Musicians Guide to Punk Music
Like many musical styles, Punk isn't just a genre of music but an entire culture. Slang made the term “punk” a reference to a juvenile delinquent, and in the seventies, it somehow became associated with garage bands who played with a simplistic style and very little excess electronic fluff of the pop bands. Some of these punk bands recordings were often crudely done with an ordinary cassette tape recorder. Punk groups usually didn’t seek fame and fortune, and most even shunned labels.
For example, the famous Ramones, a punk band who started in New York, never achieved much commercial success even after 22 years of playing. The Sex Pistols of London also had their influence on the European and American front, but never received any awards. In fact, when they were asked to be inducted into the Rock Hall of Fame, they turned it down, reportedly with an obscene gesture. The Clash, a British band who often opened for the Sex Pistols, made it big with the London Calling album, with the title song as a signal that the punk revolution was on both fronts.
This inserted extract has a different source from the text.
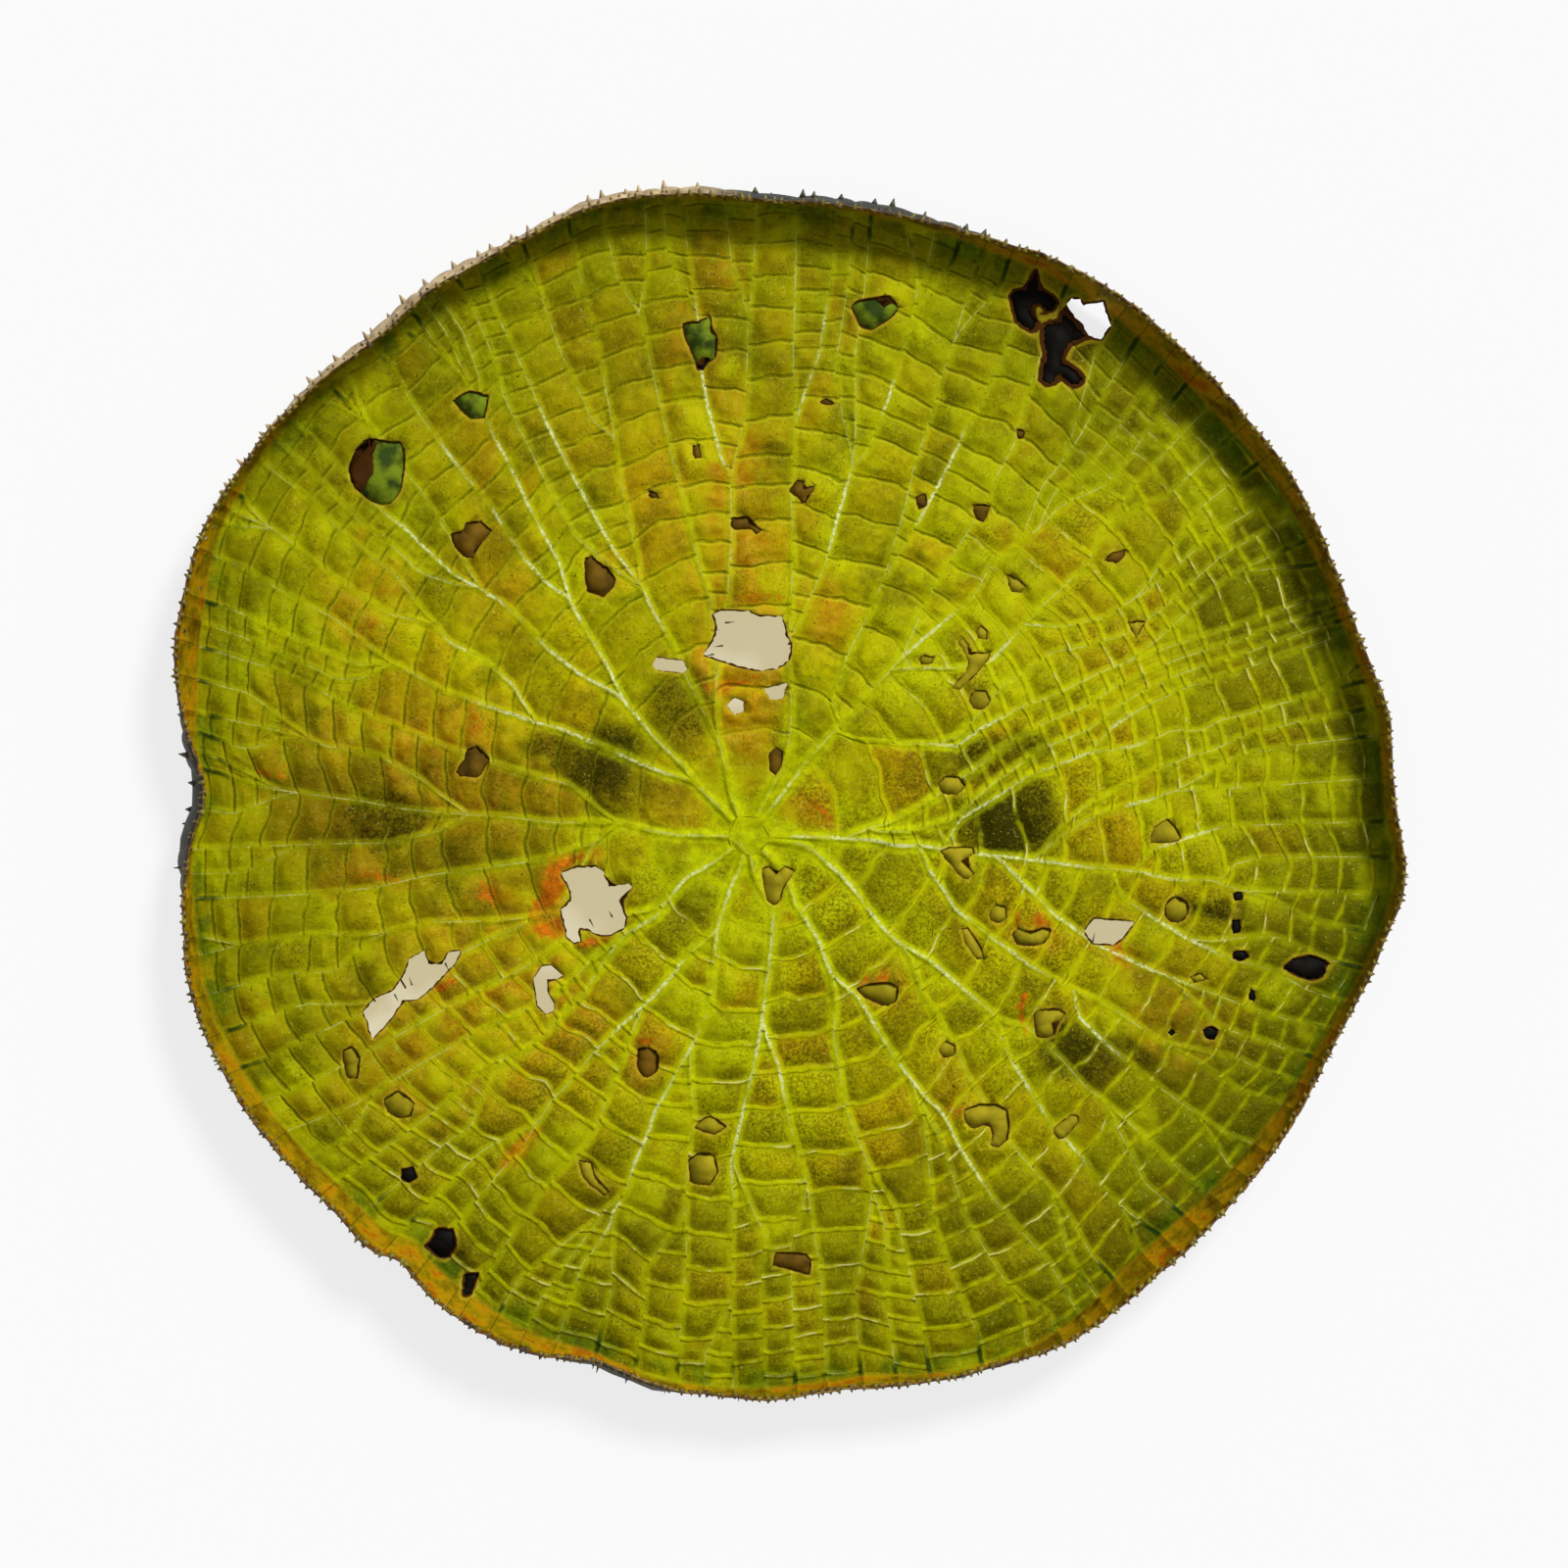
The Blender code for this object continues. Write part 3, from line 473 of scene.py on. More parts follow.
def closed_curve(rows, value):
    """A smooth value for each of 1440 directions, through rows of (angle, value, ...)."""
    rows = sorted((row[0], row[value]) for row in rows)
    angles = np.array([a - TURN for a, _ in rows] + [a for a, _ in rows] + [a + TURN for a, _ in rows])
    values = np.array([v for _, v in rows] * 3)
    slopes = np.gradient(values, angles)
    after = np.searchsorted(angles, DIRECTIONS, side="right")
    start, end = after - 1, after
    span = angles[end] - angles[start]
    share = (DIRECTIONS - angles[start]) / span
    return (
        values[start] * (1 + 2 * share) * (1 - share) ** 2
        + values[end] * share**2 * (3 - 2 * share)
        + slopes[start] * span * share * (1 - share) ** 2
        - slopes[end] * span * share**2 * (1 - share)
    )


DIRECTIONS = np.linspace(0, TURN, 1441)
EDGE_ROWS = [(direction(placed(p)), (placed(p) - HUB).length) for p in RIM_EDGE]
SHAPE_ROWS = [(math.radians(a), lean * MM, belly * MM) for a, lean, belly in RIM_SHAPE]
RIM_DISTANCE = closed_curve(EDGE_ROWS, 1)
RIM_LEAN = closed_curve(SHAPE_ROWS, 1)
RIM_BELLY = closed_curve(SHAPE_ROWS, 2)
FOLD_DISTANCE = RIM_DISTANCE - RIM_LEAN


def toward(angle, table):
    return float(np.interp(angle % TURN, DIRECTIONS, table))


def heading(angle):
    return Vector((math.cos(angle), math.sin(angle)))


def hub_point(share, angle):
    return HUB + share * toward(angle, FOLD_DISTANCE) * heading(angle)


def share_out(point):
    """How far out a point is, from 0 at the hub to 1 at the fold."""
    return (point - HUB).length / toward(direction(point), FOLD_DISTANCE)


def crown(share):
    """Height of the arched blade's upper face, before its quilting."""
    return CROWN_HEIGHT - (CROWN_HEIGHT - FOLD_HEIGHT) * min(share, 1.0) ** CROWN_POWER


def smooth(share):
    share = min(max(share, 0.0), 1.0)
    return share * share * (3 - 2 * share)


# ---------------------------------------------------------------- veins
SHARES = [float(share) for share in np.linspace(FIRST_SHARE, 1.0, LEVELS + 1)]


class Vein:
    """A vein's direction at each level, from the level where it leaves its parent."""

    def __init__(self, name, parent, crest, points, birth):
        self.name = name
        self.parent = parent
        self.crest = crest
        self.birth = birth
        self.angle = {}
        self.side = 0.0  # share of the lane where a fork without points of its own starts
        self.shares = [share_out(p) for p in points]
        self.angles = []
        for point in points:
            angle = direction(point)
            if self.angles:
                angle += TURN * round((self.angles[-1] - angle) / TURN)
            self.angles.append(angle)

    def leave(self, share, angle):
        """Start the vein on its parent."""
        turn = TURN * round((angle - self.angles[0]) / TURN)
        self.angles = [a + turn for a in self.angles]
        kept = [i for i, s in enumerate(self.shares) if s > share + 0.01]
        self.angles = [angle] + [self.angles[i] for i in kept]
        self.shares = [share] + [self.shares[i] for i in kept]

    def wanted(self, share):
        return float(np.interp(share, self.shares, self.angles))

    def crest_at(self, share):
        low, high = self.crest
        if high <= low:
            return 0.0
        return smooth((share - low) / 0.05) * smooth((high - share) / 0.06)


def spread_apart(order, share, level):
    """Push neighbouring veins apart until each lane has its least width."""
    angles = [vein.angle[level] for vein in order]
    count = len(order)
    reach = [share * toward(a, FOLD_DISTANCE) for a in angles]
    for _ in range(SPREAD_ROUNDS):
        for i in range(count):
            j = (i + 1) % count
            wrap = TURN if j == 0 else 0.0
            age = level - max(order[i].birth, order[j].birth)
            least = min(VEIN_GAP, 0.55 * TURN * reach[i] / count) * smooth(age / 8) / reach[i]
            short = least - (angles[j] + wrap - angles[i])
            if short > 0 and age > 0:
                angles[i] -= 0.5 * short
                angles[j] += 0.5 * short
    for vein, angle in zip(order, angles):
        vein.angle[level] = angle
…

Punk culture was deliberately anti-establishment, and the styles in London were especially outrageous, with colored hair and spiky leather jackets. Perhaps many of these ‘punk rockers’ tried to live down to the name of punk. Many punk concerts were cancelled due to rumors that violence often followed punk bands performance.
The songs often discussed similar issues of the Heavy Metal genre such as the plight of the underprivelged and war. Even though most of punk has left the mainstream, it still remains a great influence on the alternative bands of the nineties, and some recent artists have described some later styles of music as ‘post-punk’. MC Lars, for example, has a completely different beat, but his do-it-yourself attitude has made him a contemporary punk musician.